┌────────
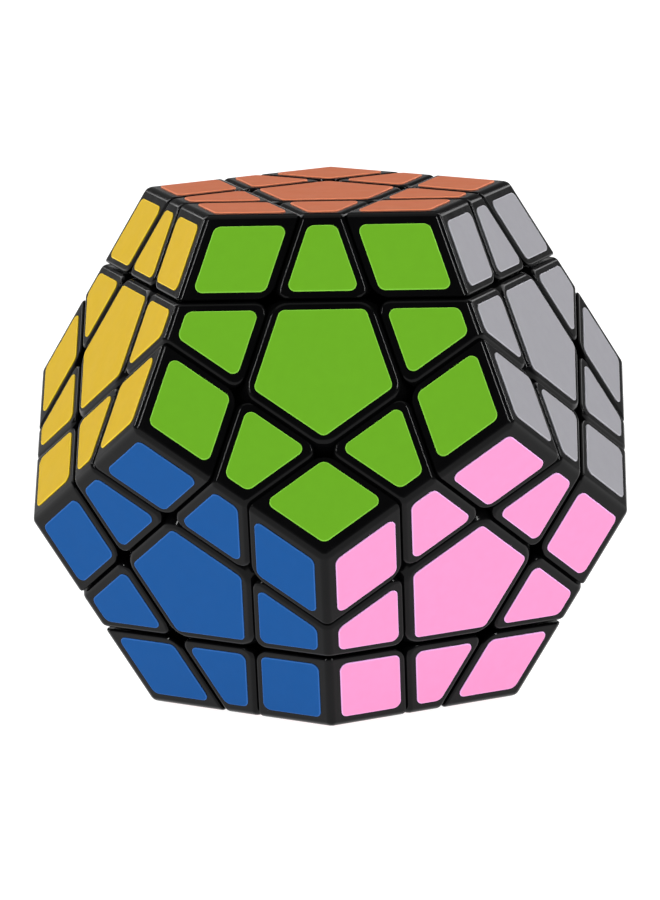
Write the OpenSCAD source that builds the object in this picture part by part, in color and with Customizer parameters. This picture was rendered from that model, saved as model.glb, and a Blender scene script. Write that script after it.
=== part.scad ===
// Dodecahedral twisty puzzle: 12 centres, 30 edges and 20 corners held on a core by sprung screws.
// +Z is up and -Y is the front. The origin is the middle of the bottom face, which the puzzle stands on.

/* [Outside] */
// Distance between two opposite faces, over the stickers
face_to_face = 70; // [69:0.5:72]
// Distance from the middle of the puzzle to the cut under each layer, as a share of half face_to_face
cut_ratio = 0.682; // [0.675:0.001:0.7]
// Gap between neighbouring pieces
piece_gap = 0.3; // [0.2:0.05:0.4]

/* [Stickers] */
// Thickness of the vinyl
sticker_t = 0.15; // [0.1:0.05:0.3]
// Bare plastic between a sticker and an outer edge of the puzzle
sticker_edge_inset = 1.65; // [1:0.05:2.5]
// Bare plastic between a sticker and a cut
sticker_cut_inset = 1.3; // [0.8:0.1:1.8]
// Corner radius of every sticker
sticker_corner_r = 1; // [0.5:0.1:1.4]

/* [Mechanism] */
// Half-angle of the cone that a layer's stems sweep
stem_angle = 44; // [43:0.5:45]
// Radius of the core's ball
core_ball_r = 10; // [9:0.5:11]
// Radius of each of the core's twelve arms
core_arm_r = 3.6; // [3.2:0.1:4]
// Distance from the middle of the core to the end of an arm
core_arm_end = 15; // [14.5:0.5:15]
// Radius of a centre's hollow leg
hub_leg_r = 4.4; // [4.2:0.1:4.5]

/* [Screws and springs] */
// Radius of the screw's shank
screw_r = 1.4; // [1.2:0.1:1.5]
// Radius of the screw's head
screw_head_r = 2.7; // [2.5:0.1:2.9]
// Depth of the screw's cross recess
recess_depth = 1; // [0.6:0.1:1.4]
// Outer radius of the spring
spring_r = 2.8; // [2.6:0.1:2.9]
// Thickness of the spring's wire
spring_wire = 0.6; // [0.4:0.1:0.7]
// Turns of the spring
spring_turns = 4.5; // [3:0.5:5]

/* [Hidden] */
$fn = 64;

half = face_to_face / 2;
plastic_half = half - sticker_t;
cut_d = cut_ratio * half;
half_gap = piece_gap / 2;
far = 60;
face_angle = atan(2);
sticker_arc_steps = 2;

// Places along a centre's axis, measured from the middle of the core
core_arm_root = 7.5;
hub_foot_z = core_arm_end + 0.3;
spring_seat_z = hub_foot_z + 2;
spring_end_z = spring_seat_z + 8.4;
washer_t = 0.6;
head_h = 2.2;
hub_floor_z = cut_d + 0.5;
pocket_z = spring_end_z + 1.4;
cap_z = plastic_half - 1.8;
screw_tip_z = 4;
spring_bore_r = spring_r + 0.4;
screw_bore_r = screw_r + 0.35;
pocket_inradius = 7.2;
plug_inradius = pocket_inradius - 0.15;
plug_wall = 1.1;
plug_h = 1.6;

// Feet and stems, measured out from the middle of the core along a piece's own axis
foot_z = 20;
edge_foot = [11, 5.8, 4.2];
edge_neck = [8, 5.8, 2];
edge_stem = [8, 11.2, 5.6];
edge_stem_z = 25.4;
corner_foot_r = [4.1, 4.9];
corner_foot_h = 4.3;
corner_stem_r = 2.5;
corner_stem_end = 33;

// The faces: top, five round the upper ring from the front, five round the lower ring, bottom
colour_names = ["orange", "green", "grey", "light_blue", "purple", "yellow",
                "pink", "cream", "dark_green", "white", "blue", "red"];
colour_values = ["#d2754f", "#6db52b", "#a3a3ab", "#5ab4e0", "#6a3fa0", "#e3bd33",
                 "#ff9fd6", "#f3ecc4", "#1f6b3a", "#f4f4f2", "#1660ad", "#c3202c"];
plastic_colour = "#151517";
top_face = 0;
front_face = 1;
right_face = 2;
left_face = 5;
bottom_face = 11;
faces = [top_face : bottom_face];
turning_faces = [left_face, right_face, bottom_face];
turning_names = ["left", "right", "bottom"];

function in_upper_ring(f) = f > 0 && f < 6;
function azimuth(f) = f == top_face || f == bottom_face ? 0 : in_upper_ring(f) ? 72 * (f - 1) : 36 + 72 * (f - 6);
function polar(f) = f == top_face ? 0 : f == bottom_face ? 180 : in_upper_ring(f) ? face_angle : 180 - face_angle;
function normal(f) = [sin(polar(f)) * sin(azimuth(f)), -sin(polar(f)) * cos(azimuth(f)), cos(polar(f))];
function adjacent(a, b) = abs(normal(a) * normal(b) - cos(face_angle)) < 0.001;
function neighbours(piece) = [for (g = faces) if (min([for (f = piece) adjacent(f, g) ? 1 : 0]) > 0) g];

// A piece is the list of the faces it shows: one for a centre, two for an edge, three for a corner
centres = [for (f = faces) [f]];
edges = [for (a = faces, b = faces) if (a < b && adjacent(a, b)) [a, b]];
corners = [for (e = edges, c = faces) if (e[1] < c && adjacent(e[0], c) && adjacent(e[1], c)) [e[0], e[1], c]];
pieces = concat(centres, edges, corners);

// The layer that a piece turns with: a turning face, or -1 where it stays with the core
function shows(piece, f) = len([for (g = piece) if (g == f) g]) > 0;
function layer_of(piece) =
    let (found = [for (f = turning_faces) if (shows(piece, f)) f]) len(found) > 0 ? found[0] : -1;
function in_layer(list, layer) = [for (p = list) if (layer_of(p) == layer) p];

layers = [for (i = [0 : 2]) [turning_names[i], turning_faces[i]], ["fixed", -1]];
turning_corners = [for (f = turning_faces, c = in_layer(corners, f)) c];
function corner_name(c) =
    str("corner_", colour_names[c[0]], "_", colour_names[c[1]], "_", colour_names[c[2]]);
function hub_name(layer) = str(layer[0], "_centre_hub", layer[1] < 0 ? "s" : "");
function cap_name(layer) = str(layer[0], "_centre_cap", layer[1] < 0 ? "s" : "");
function edges_name(layer) = str(layer[0], "_edges");
function sticker_pieces(layer, f) = [for (p = in_layer(pieces, layer)) if (shows(p, f)) p];
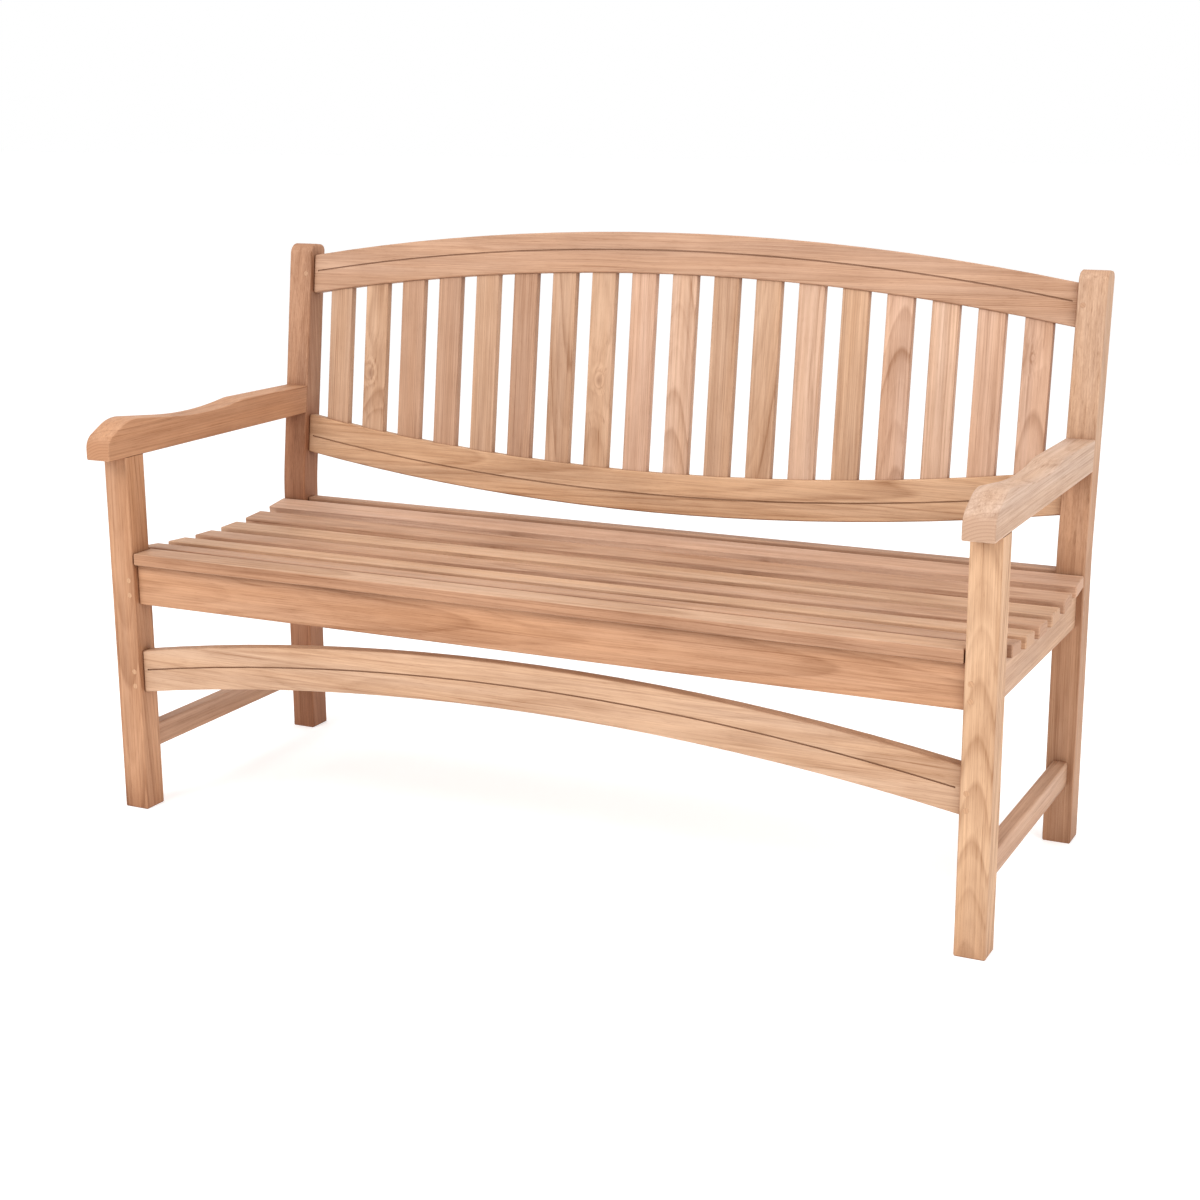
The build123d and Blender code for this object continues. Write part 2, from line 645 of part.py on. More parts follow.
def lower_back_rail():
    """Lower rail of the back, dipping towards the middle, in the raked plane."""
    low = LOWER_RAIL_END_LOW
    high = low + LOWER_RAIL_HEIGHT
    rail = bowed_board(low, high, -LOWER_RAIL_DIP, RAIL_FRONT, RAIL_BACK)
    rail = eased(rail)
    rail = grooved(rail, low + LOWER_RAIL_GROOVE_RISE, -LOWER_RAIL_DIP, RAIL_FRONT)
    rail += both_sides(lower_rail_tenon())
    for index in range(BACK_SLAT_COUNT):
        rail -= slat_housing(index)
    return RAKED * rail


def front_stretcher():
    """Arched stretcher between the front legs."""
    low = FRONT_STRETCHER_END_LOW
    high = low + FRONT_STRETCHER_HEIGHT
    rail = bowed_board(low, high, FRONT_STRETCHER_RISE, RAIL_FRONT, RAIL_BACK)
    rail = eased(rail)
    rail = grooved(rail, high - STRETCHER_GROOVE_DROP, FRONT_STRETCHER_RISE, RAIL_FRONT)
    rail += both_sides(stretcher_tenon())
    for hole in front_leg_pegs(PEG_CLEARANCE):
        rail -= both_sides(hole)
    return rail


def side_stretcher():
    """Right-hand low stretcher between the front leg and the back post."""
    half = RAIL_THICKNESS / 2
    low = SIDE_STRETCHER_UNDERSIDE
    high = low + SIDE_STRETCHER_HEIGHT
    rail = block(LEG_MIDDLE_X - half, LEG_MIDDLE_X + half, LEG_SECTION, SEAT_DEPTH, low, high)
    rail = fillet(rail.edges().filter_by(Axis.Y), EDGE_RADIUS)
    return rail + side_stretcher_tenons()


def peg_group(pegs):
    """Right-hand pegs and their mirror images as one group of separate solids."""
    return Compound(children=pegs + [mirrored(peg) for peg in pegs])


def all_parts():
    """Every piece of the bench by name, in the working frame."""
    parts = {
        "front_apron": front_apron(),
        "rear_seat_rail": rear_rail(),
        "front_stretcher": front_stretcher(),
        "crest_rail": crest_rail(),
        "lower_back_rail": lower_back_rail(),
        "seat_screws": seat_screws(),
        "pegs_front_joints": peg_group(front_leg_pegs()),
        "pegs_side_rails": peg_group(side_rail_pegs()),
        "pegs_crest_rail": peg_group(crest_pegs()),
        "seat_slat_1": front_slat(),
    }
    paired = {
        "front_leg": front_leg(),
        "back_post": back_post(),
        "arm": arm(),
        "side_seat_rail": side_rail(),
        "side_stretcher": side_stretcher(),
        "seat_bearer": bearer(),
    }
    for name, part in paired.items():
        parts[name + "_right"] = part
        parts[name + "_left"] = mirrored(part)
    for index in range(1, SEAT_SLAT_COUNT):
        parts[f"seat_slat_{index + 1}"] = seat_slat(index)
    for index in range(BACK_SLAT_COUNT):
        parts[f"back_slat_{index + 1:02d}"] = back_slat(index)
    return parts


def write_parts():
    """Centre the bench over its footprint and write one file per piece."""
    parts = all_parts()
    box = Compound(children=[copy_of(part) for part in parts.values()]).bounding_box()
    middle = box.center()
    to_origin = Pos(-middle.X, -middle.Y, -box.min.Z)
    os.makedirs("parts", exist_ok=True)
    for name, part in parts.items():
        export_step(to_origin * part, f"parts/{name}.step")


def copy_of(part):
    """An unmoved copy of a piece, free to be grouped for measuring."""
    return Pos(0, 0, 0) * part


write_parts()
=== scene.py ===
import math
import random

import bpy
from mathutils import Matrix, Vector


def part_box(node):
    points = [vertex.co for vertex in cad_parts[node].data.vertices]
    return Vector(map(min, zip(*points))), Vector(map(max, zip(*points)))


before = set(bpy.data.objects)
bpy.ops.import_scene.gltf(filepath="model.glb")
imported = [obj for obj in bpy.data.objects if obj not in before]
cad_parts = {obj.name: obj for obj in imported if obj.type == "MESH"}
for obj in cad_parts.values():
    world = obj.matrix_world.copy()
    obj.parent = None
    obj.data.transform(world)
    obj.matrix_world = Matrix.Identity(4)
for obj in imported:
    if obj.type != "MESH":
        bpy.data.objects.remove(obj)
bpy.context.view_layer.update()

# ---------------------------------------------------------------- camera
FRONT_LEG_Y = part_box("front_leg_right")[0][1]  # front face of the front legs
CAMERA_FROM_LEGS = Vector((1.4231, -2.6008, 1.1865))
CAMERA_AZIMUTH = 26.005
CAMERA_PITCH = 14.123
CAMERA_ROLL = -0.282
CAMERA_LENS = 61.0
SENSOR_WIDTH = 36.0
CAMERA_REACH = 50.0


def make_camera():
    """Camera at the viewing angle, placed from the front of the legs and the floor."""
    azimuth = math.radians(CAMERA_AZIMUTH)
    pitch = math.radians(CAMERA_PITCH)
    roll = math.radians(CAMERA_ROLL)
    level = math.cos(pitch)
    back = Vector((math.sin(azimuth) * level, -math.cos(azimuth) * level, math.sin(pitch)))
    right = Vector((math.cos(azimuth), math.sin(azimuth), 0.0))
    up = back.cross(right)
    turned_right = math.cos(roll) * right + math.sin(roll) * up
    turned_up = math.cos(roll) * up - math.sin(roll) * right
    data = bpy.data.cameras.new("camera")
    data.lens = CAMERA_LENS
    data.sensor_width = SENSOR_WIDTH
    data.clip_end = CAMERA_REACH
    camera = bpy.data.objects.new("camera", data)
    bpy.context.scene.collection.objects.link(camera)
    turn = Matrix((turned_right, turned_up, back)).transposed().to_4x4()
    camera.matrix_world = Matrix.Translation(CAMERA_FROM_LEGS + Vector((0, FRONT_LEG_Y, 0))) @ turn
    bpy.context.scene.camera = camera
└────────
Return exactly the lines above from the line that has "points = [vertex.co" through the line that has "bpy.data.objects.remove(obj)", inclusive, and nothing else.

    points = [vertex.co for vertex in cad_parts[node].data.vertices]
    return Vector(map(min, zip(*points))), Vector(map(max, zip(*points)))


before = set(bpy.data.objects)
bpy.ops.import_scene.gltf(filepath="model.glb")
imported = [obj for obj in bpy.data.objects if obj not in before]
cad_parts = {obj.name: obj for obj in imported if obj.type == "MESH"}
for obj in cad_parts.values():
    world = obj.matrix_world.copy()
    obj.parent = None
    obj.data.transform(world)
    obj.matrix_world = Matrix.Identity(4)
for obj in imported:
    if obj.type != "MESH":
        bpy.data.objects.remove(obj)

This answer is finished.